I have 2 hoses now that are both to stiff plastic wound non wire. They are very hard to use when cold. I saw reviews for Rockler blue dust right retractable and I don’t think it a good option if it’s pulling up on load. They have clear flex in 10’ but I would like 15’ min.


----------



## GaryCK (Mar 25, 2018)

Oneida Air Systems has fifteen foot lengths of 4" hose. I have their five foot hose and haven't had any difficulty with it in cold weather.









4 inch x 15 foot Clear Anti-Static Urethane Dust Collection Flex-Hose | Oneida Air Systems


Highly flexible hose made from an abrasion resistant, permanently anti-static, flame retardant urethane. Reinforced with steel wire-helix for heavy-duty usage. Transparent hose makes it easy to spot and clear potential blockages.
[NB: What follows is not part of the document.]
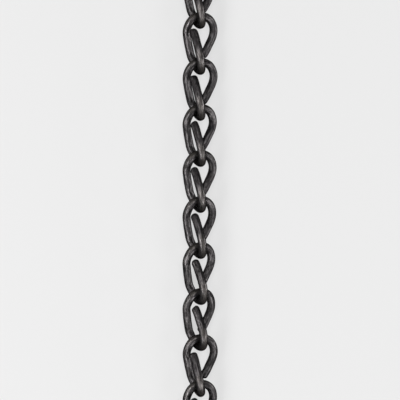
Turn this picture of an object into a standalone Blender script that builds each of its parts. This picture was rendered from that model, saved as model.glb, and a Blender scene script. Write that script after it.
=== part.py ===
"""One foot of open-link lamp chain, lying straight along X on a level floor.

Every link is one piece of steel wire, bent into two loops that stand across each other. The
lower loop of a link holds the upper loop of the next one. A link looks the same after half a
turn about the line from the chain's middle line to the middle of its shank, so half of its
wire is drawn, and the other half is that half turned over.
"""

import math

import bpy
import numpy as np
from mathutils import Matrix

MM = 0.001

# Driving dimensions of the chain
LINK_COUNT = 12
PITCH = 25.4 * MM
WIRE_DIAMETER = 4.5 * MM
RUNNING_GAP = 0.35 * MM
END_ROUNDING = 1.7 * MM

# Half of the wire, from its cut end up the free limb, over the crown and down to the middle of
# the shank: distance from the chain's middle line in mm, angle about that line from the shank
# in degrees, and height above the link's middle in mm. The crown's own height follows from the
# pitch, the wire and the gap.
FREE_LIMB = (
    (6.0, -72.0, -7.2),
    (6.7, -90.0, -3.9),
    (7.8, -101.0, -0.3),
    (9.0, -109.0, 3.3),
    (9.45, -114.0, 6.6),
    (8.7, -118.0, 9.9),
    (5.4, -122.5, 13.9),
)
SHANK_LIMB = (
    (4.0, 41.0, 13.8),
    (6.7, 30.5, 9.9),
    (7.6, 21.0, 6.6),
    (7.5, 11.0, 3.3),
)
SHANK_DISTANCE = 7.45 * MM
CROWN_HEIGHT = (PITCH + WIRE_DIAMETER + RUNNING_GAP) / 2

# Turn of each link about the chain's middle line, in degrees. The first is common to all, and
# lays the chain on the sides of its loops. The others are each link's own, because a chain
# that is laid down never lies quite true.
LAID_TURN = 142.1
LINK_TURNS = (5.0, 3.4, 2.0, 1.5, 5.6, 6.4, 8.4, 12.7, 13.0, 0.4, 4.2, 7.0)

# How finely the wire is followed and faceted
SPLINE_SAMPLES = 1500
WIRE_SEGMENTS = 44
BEND_WEIGHT = 6.0 * MM
END_STEPS = 3
BEVEL_RESOLUTION = 4

FINISH_COLOUR = (0.030, 0.027, 0.025, 1.0)
FINISH_ROUGHNESS = 0.38
FINISH_METALLIC = 0.75


def clear_scene():
    for obj in list(bpy.data.objects):
        bpy.data.objects.remove(obj, do_unlink=True)


def finish_material():
    """Dark bronze finish over steel wire."""
    material = bpy.data.materials.new("dark_bronze_finish")
    material.use_nodes = True
    shader = material.node_tree.nodes["Principled BSDF"]
    shader.inputs["Base Color"].default_value = FINISH_COLOUR
    shader.inputs["Roughness"].default_value = FINISH_ROUGHNESS
    shader.inputs["Metallic"].default_value = FINISH_METALLIC
    material.diffuse_color = FINISH_COLOUR
    return material


def from_polar(rows):
    """Points from rows of distance in mm, angle in degrees and height in mm."""
    distance, angle, height = np.array(rows, float).T
    angle = np.radians(angle)
    return MM * np.column_stack([distance * np.cos(angle), distance * np.sin(angle), height])


def guide_points():
    """The points that the wire passes through, from one cut end to the other."""
    crown = np.array([[0.0, 0.0, CROWN_HEIGHT]])
    middle = np.array([[SHANK_DISTANCE, 0.0, 0.0]])
    half = np.vstack([from_polar(FREE_LIMB), crown, from_polar(SHANK_LIMB)])
    turned_over = half[::-1] * (1.0, -1.0, -1.0)
    return np.vstack([half, middle, turned_over])


def spline(points, count):
    """A natural cubic spline through the points, as count points and their directions."""
    spans = np.linalg.norm(np.diff(points, axis=0), axis=1)
    knots = np.concatenate([[0.0], np.cumsum(spans)])
    size = len(points)
    matrix = np.eye(size)
    right = np.zeros((size, 3))
    for i in range(1, size - 1):
        before, after = spans[i - 1], spans[i]
        matrix[i, i - 1 : i + 2] = before, 2 * (before + after), after
        rise = (points[i + 1] - points[i]) / after - (points[i] - points[i - 1]) / before
        right[i] = 6 * rise
    bend = np.linalg.solve(matrix, right)
    at = np.linspace(0.0, knots[-1], count)
    i = np.clip(np.searchsorted(knots, at, side="right") - 1, 0, size - 2)
    span = spans[i, None]
    up = (at - knots[i])[:, None] / span
    down = 1.0 - up
    place = down * points[i] + up * points[i + 1]
    place += span**2 / 6 * ((down**3 - down) * bend[i] + (up**3 - up) * bend[i + 1])
    slope = (points[i + 1] - points[i]) / span
    slope += span / 6 * ((1 - 3 * down**2) * bend[i] + (3 * up**2 - 1) * bend[i + 1])
    return place, slope / np.linalg.norm(slope, axis=1, keepdims=True)


def wire_stations():
    """Points along the wire, closer together where it bends, with the share of its radius there.

    At each cut end the radius follows a quarter circle from the small flat face to the full wire.
    """
    place, direction = spline(guide_points(), SPLINE_SAMPLES)
    length = np.linalg.norm(np.diff(place, axis=0), axis=1)
    turn = np.linalg.norm(np.diff(direction, axis=0), axis=1)
    measure = np.concatenate([[0.0], np.cumsum(length + BEND_WEIGHT * turn)])
    run = np.concatenate([[0.0], np.cumsum(length)])
    quarter = np.linspace(0.0, math.pi / 2, END_STEPS + 1)
    nose = END_ROUNDING * (1 - np.cos(quarter))
    nose_share = 1 - END_ROUNDING / (WIRE_DIAMETER / 2) * (1 - np.sin(quarter))
    first, last = np.interp(nose, run, measure), np.interp(run[-1] - nose[::-1], run, measure)
    inner = np.linspace(first[-1], last[0], WIRE_SEGMENTS + 1)
    at = np.concatenate([first[:-1], inner, last[1:]])
    share = np.concatenate([nose_share[:-1], np.ones(len(inner)), nose_share[-2::-1]])
    return np.column_stack([np.interp(at, measure, column) for column in place.T]), share


def wire_curve(material):
    """The bent wire as a round bar along its stations, with its cut ends rounded."""
    stations, shares = wire_stations()
    curve = bpy.data.curves.new("link_wire", "CURVE")
    curve.dimensions = "3D"
    curve.bevel_depth = WIRE_DIAMETER / 2
    curve.bevel_resolution = BEVEL_RESOLUTION
    curve.use_fill_caps = True
    route = curve.splines.new("POLY")
    route.points.add(len(stations) - 1)
    for point, station, share in zip(route.points, stations, shares):
        point.co = (*station, 1.0)
        point.radius = share
    route.use_smooth = True
    curve.materials.append(material)
    return curve


def link_frame(index, axis_height):
    """Where a link is: its own Z runs towards the link before it, which is towards -X."""
    along_chain = Matrix(((0, 0, -1), (1, 0, 0), (0, -1, 0))).to_4x4()
    turn = Matrix.Rotation(math.radians(LAID_TURN + LINK_TURNS[index]), 4, "Z")
    middle = (LINK_COUNT - 1) / 2
    place = Matrix.Translation(((index - middle) * PITCH, 0.0, axis_height))
    return place @ along_chain @ turn


def lowest_point(curve):
    """How far the chain reaches below its middle line when it is laid down."""
    probe = bpy.data.objects.new("probe", curve)
    bpy.context.scene.collection.objects.link(probe)
    mesh = probe.to_mesh()
    points = [vertex.co.copy() for vertex in mesh.vertices]
    probe.to_mesh_clear()
    bpy.data.objects.remove(probe, do_unlink=True)
    frames = [link_frame(index, 0.0) for index in range(LINK_COUNT)]
    return min((frame @ point).z for frame in frames for point in points)


def add_pivot(index, axis_height):
    """An upright empty that a link swings about, in the lower crown of the link before it."""
    pivot = bpy.data.objects.new(f"pivot_{index + 1:02d}", None)
    pivot.empty_display_size = WIRE_DIAMETER
    bpy.context.scene.collection.objects.link(pivot)
    before = (index - 1 - (LINK_COUNT - 1) / 2) * PITCH
    return pivot, Matrix.Translation((before + CROWN_HEIGHT, 0.0, axis_height))


def place_under(child, world, parent, parent_world):
    child.parent = parent
    child.matrix_basis = parent_world.inverted() @ world


def build_chain():
    curve = wire_curve(finish_material())
    axis_height = -lowest_point(curve)
    before, before_world = None, None
    for index in range(LINK_COUNT):
        link = bpy.data.objects.new(f"link_{index + 1:02d}", curve)
        bpy.context.scene.collection.objects.link(link)
        world = link_frame(index, axis_height)
        if before is None:
            link.matrix_basis = world
        else:
            pivot, pivot_world = add_pivot(index, axis_height)
            place_under(pivot, pivot_world, before, before_world)
            place_under(link, world, pivot, pivot_world)
        before, before_world = link, world


clear_scene()
build_chain()
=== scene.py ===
"""One foot of open-link lamp chain in a dark bronze finish, laid straight on a pale floor.

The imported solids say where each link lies. Every link is drawn again here as one piece of bent
wire: a surface of two parameters, the way along the wire and the way round it, with its cut ends,
its small unevenness, its marks from drawing and bending, and its finish.
"""

import math

import bpy
import numpy as np
from mathutils import Matrix, Vector


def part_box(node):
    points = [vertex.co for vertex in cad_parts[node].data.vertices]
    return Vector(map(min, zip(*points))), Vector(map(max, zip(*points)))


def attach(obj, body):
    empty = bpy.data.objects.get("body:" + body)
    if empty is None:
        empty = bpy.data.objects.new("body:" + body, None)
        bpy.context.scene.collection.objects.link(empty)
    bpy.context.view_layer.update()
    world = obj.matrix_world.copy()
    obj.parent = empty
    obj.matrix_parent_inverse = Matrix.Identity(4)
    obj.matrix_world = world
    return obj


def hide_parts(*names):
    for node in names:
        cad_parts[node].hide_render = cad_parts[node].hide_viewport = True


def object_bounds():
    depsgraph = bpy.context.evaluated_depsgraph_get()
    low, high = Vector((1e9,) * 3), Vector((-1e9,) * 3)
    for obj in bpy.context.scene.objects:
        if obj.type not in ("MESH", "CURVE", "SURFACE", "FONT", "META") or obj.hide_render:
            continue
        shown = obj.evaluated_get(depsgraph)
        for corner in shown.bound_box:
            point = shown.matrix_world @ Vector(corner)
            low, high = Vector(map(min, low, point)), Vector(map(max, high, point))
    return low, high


bl_info = {
    "name": "Lamp Chain",
    "version": (1, 0, 0),
    "blender": (4, 5, 0),
    "location": "3D View > Sidebar > Lamp Chain",
    "description": "Bends and finishes the links of a lamp chain, and lays it on a pale floor",
    "category": "Add Mesh",
}

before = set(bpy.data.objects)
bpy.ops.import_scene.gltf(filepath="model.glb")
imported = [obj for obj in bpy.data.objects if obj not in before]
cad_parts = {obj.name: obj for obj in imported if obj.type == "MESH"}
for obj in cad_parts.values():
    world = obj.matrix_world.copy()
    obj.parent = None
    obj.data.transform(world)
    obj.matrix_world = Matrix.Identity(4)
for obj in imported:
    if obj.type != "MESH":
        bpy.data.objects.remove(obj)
CAD_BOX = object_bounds()
LINK_NODES = sorted(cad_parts)
FINISH_SLOT = "dark_bronze_finish"

MM = 0.001
WHOLE_TURN = 2 * math.pi
LEAST_LENGTH = 1e-12

# Half of a link's wire, from its cut end up the free limb, over the crown and down to the middle
# of the shank: distance from the chain's middle line in mm, angle about that line from the shank
# in degrees, and height above the link's middle in mm. The other half is the same, turned over.
FREE_LIMB = (
    (6.0, -72.0, -7.2),
    (6.7, -90.0, -3.9),
    (7.8, -101.0, -0.3),
    (9.0, -109.0, 3.3),
    (9.45, -114.0, 6.6),
    (8.7, -118.0, 9.9),
    (5.4, -122.5, 13.9),
)
SHANK_LIMB = (
    (4.0, 41.0, 13.8),
    (6.7, 30.5, 9.9),
    (7.6, 21.0, 6.6),
    (7.5, 11.0, 3.3),
)
SHANK_DISTANCE = 7.45 * MM

# Turn of every link about the chain's middle line, in degrees: the one that lays the chain on the
# sides of its loops, and each link's own on top of it.
LAID_TURN = 142.1
LINK_TURNS = (5.0, 3.4, 2.0, 1.5, 5.6, 6.4, 8.4, 12.7, 13.0, 0.4, 4.2, 7.0)

# A link's own axes in the chain: its height runs towards -X, and its shank side is up or down.
ALONG_CHAIN = np.array([[0, 0, -1], [1, 0, 0], [0, -1, 0]], float)

# How finely the wire's middle line is followed, how many rings of points each end has on its
# face and on its rim, and which of the line's samples measure the gap to the next link
SPLINE_POINTS = 4000
LINE_SAMPLES = 2000
FACE_RINGS = 6
RIM_RINGS = 10
GAP_SAMPLING = 10

# Waves in the wire's surface: how many, the most lobes round the wire, and their lengths in mm
WAVE_COUNT = 14
MOST_LOBES = 3
WAVE_LENGTHS = (2.5, 11.0)

# Cut ends: the least share of the full tilt that one gets, and how sharp its step is
LEAST_TILT = 0.4
STEP_WIDTH = 0.25 * MM

# Where the finish rubs off: from full to none by the gap to the next link, and from none to full
# by how tightly the wire bends under it
SEAT_GAPS = (0.25 * MM, 0.75 * MM)
BULGE_BENDS = (0.10, 0.40)

# Names of the mesh attributes that the finish reads
DRAWN_WIRE = "drawn_wire"
SEAT_RUB = "seat_rub"
BULGE_RUB = "bulge_rub"

# Noises on the straight wire: squeeze along it, scale, detail and roughness
FINE_STREAKS = (0.13, 1500.0, 3.0, 0.5)
BROAD_STREAKS = (0.25, 560.0, 2.0, 0.5)
BLOTCHES = (0.6, 260.0, 3.0, 0.6)
PITS = (0.45, 1250.0, 3.0, 0.6)
GRAIN = (0.7, 4200.0, 2.0, 0.5)

# Values of those noises between which each mark grows from nothing to its full strength
STREAK_RANGE = (0.40, 0.62)
BLOTCH_RANGE = (0.36, 0.66)
PIT_RANGE = (0.50, 0.66)
PATCH_RANGE = (0.35, 0.6)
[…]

Ideal for collection of abrasive dusts, powders, and fibers. 15'...




www.oneida-air.com


----------



## Rider351 (Aug 11, 2018)

RTWaldo said:


> I have 2 hoses now that are both to stiff plastic wound non wire. They are very hard to use when cold. I saw reviews for Rockler blue dust right retractable and I don’t think it a good option if it’s pulling up on load. They have clear flex in 10’ but I would like 15’ min.


Amazon has a power-"something" brand that is lower priced and works great with my air systems...


----------



## dbhost (Jan 28, 2008)

It never gets super cold here, and if it does I am going to heat my shop enough the human is comfortable, meaning PVC based hose is fine. Thus I am using hose from Peachtree USA, comes in 50' box and was cheap when I bought it 15 years ago. Saw the same stuff recently, still affordable.

The Amazon stuff mentioned above I think is PowerTec, I have a few DC fittings of theirs. Decent enough stuff., good price. REALLY nice blast gates...


----------



## Rider351 (Aug 11, 2018)

Yep,,that is it -powertec...Good stuff..Someday I will go for metal blast gates...much better, but for now powered will do


----------